Getting Organized—the Current In Thing
Anyone here ever heard of Marie Kondo?
I thought so.
Yes, I’ve read her books.
Yes, I’ve been Marie Kondo-ing my house. [Sort of]
No, I didn’t gather all my clothes in one pile on the floor and check each item for sparks of joy.
No, I didn’t discard anything I hadn’t worn in a year.
No, I didn’t embrace her as a goddess.
At first.
When I first read The Life-Changing etc., I thought it was silly.  I was wrong.  [Note to DH: See? I can admit when I’m wrong.]
Critics point out that many of her ideas are not new.  True.  I know this because I have files containing years-old articles on how to declutter and organize.
Enthusiasts think she’s the greatest thing since sliced bread.  [And why is that a good metaphor anyway?  I prefer home-made bread and that doesn’t come pre-sliced.  Oh well.]  If she can get people to declutter their lives, this is good.
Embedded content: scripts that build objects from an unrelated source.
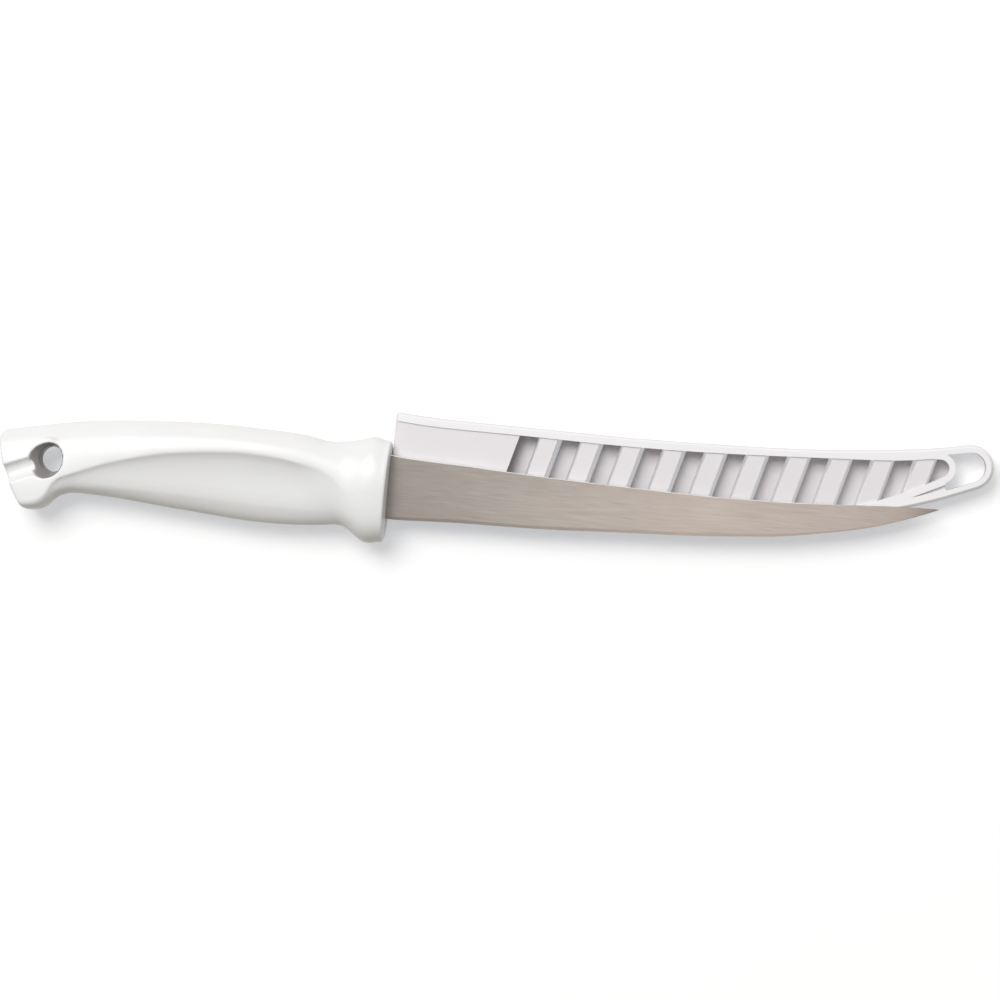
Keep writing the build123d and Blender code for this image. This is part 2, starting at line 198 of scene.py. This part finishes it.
def ease(value):
    """0 to 1 with a soft start and a soft end."""
    held = min(1.0, max(0.0, value))
    return held * held * (3 - 2 * held)


def hollow_fingers(piece):
    """Presses a shallow hollow into both sides, just below the crease."""
    low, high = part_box("handle")
    middle = (low.z + high.z) / 2
    start, end = CREASE_LINE[0][0], CREASE_LINE[-1][0]
    moved = 0
    for vertex in piece.data.vertices:
        x, y, z = vertex.co
        if not start < x < end:
            continue
        crease, belly = follow(CREASE_LINE, x), follow(BELLY_LINE, x)
        share = (crease - y) / (crease - belly) / HOLLOW_SHARE
        if not 0 < share < 1:
            continue
        fade = ease((x - start) / SHORT_FADE) * ease((end - x) / LONG_FADE)
        # Steep just below the crease, deepest at two fifths, and smooth at the far side
        press = HOLLOW_DEPTH * (crease - belly) * fade * share * (1 - share) ** HOLLOW_TAIL
        vertex.co.z -= math.copysign(press, z - middle)
        moved += 1
    return moved


print("hollow moved", hollow_fingers(grip), "points")

# %% [markdown]
# A finger rests against the bolster, so its front foot is rounded too. Every point that lies beyond
# a quarter circle in that corner is drawn straight in onto it, which is simpler than a cut.

# %% Handle: the rounded foot of the bolster
GUARD_ROUND = 3.4 * MILLIMETRE


def round_guard(piece):
    """Rounds the front foot of the bolster, as seen from the side."""
    low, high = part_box("handle")
    centre_x, centre_y = high.x - GUARD_ROUND, low.y + GUARD_ROUND
    moved = 0
    for vertex in piece.data.vertices:
        ahead, below = vertex.co.x - centre_x, centre_y - vertex.co.y
        reach = math.hypot(ahead, below)
        if ahead > 0 and below > 0 and reach > GUARD_ROUND:
            share = GUARD_ROUND / reach
            vertex.co.x = centre_x + ahead * share
            vertex.co.y = centre_y - below * share
            moved += 1
    return moved


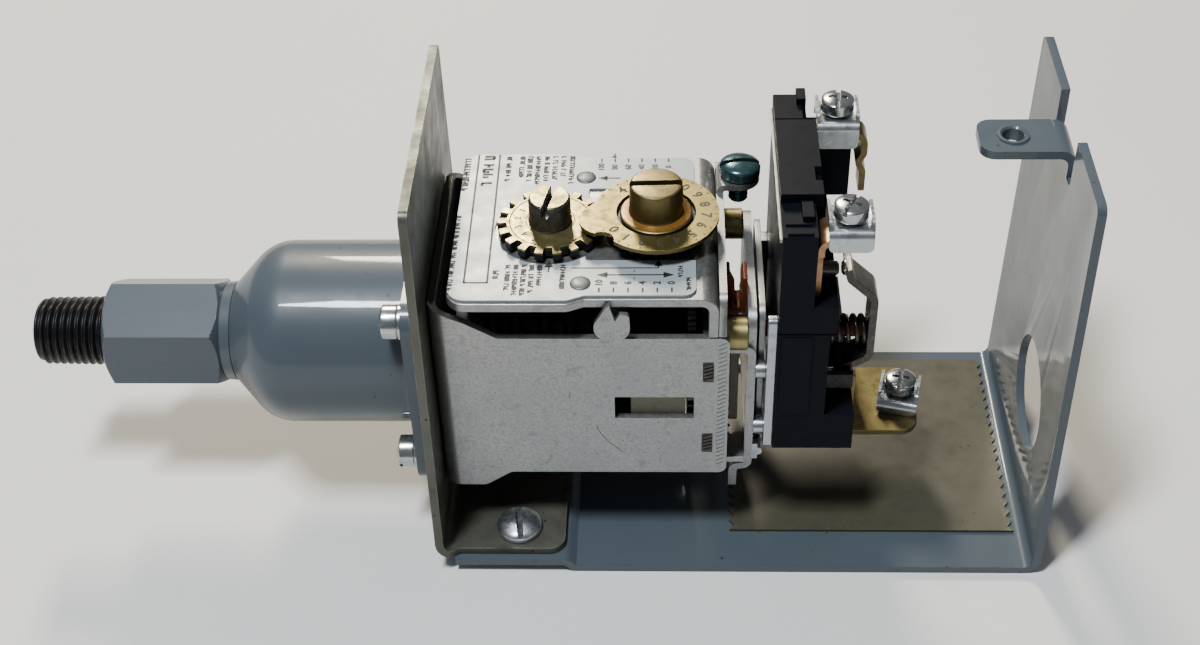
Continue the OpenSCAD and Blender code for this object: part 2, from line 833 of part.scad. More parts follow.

My take on this little tempest:
Piling clothes on the floor—not a great idea, especially for those who don’t bend well.  But I notice that idea has melted and oozed away.  If you have to pile, do it on the bed, okay?
Working on everything in one category at once [rather than going room by room]—excellent idea.
Working on categories with low emotional attachment first and progressing to the cherished [or uncherished] heirlooms—another excellent idea.
I think some of her ideas are culture-specific.  I don’t embrace some of her folding methods because they don’t work with my wardrobe or my drawers.  But as with any how-to program, I can take what works for me, right?
Whatever the size and shape of your drawers, this is one fad that isn’t bad.  Clearing clutter, organizing what’s left, making your belongings easy to live with—excellent!
What are you waiting for?

Jenny

P.S.  Getting rid of books gives me a panic attack.  (I haven't shown you pictures of the other rooms--floor to ceiling books!)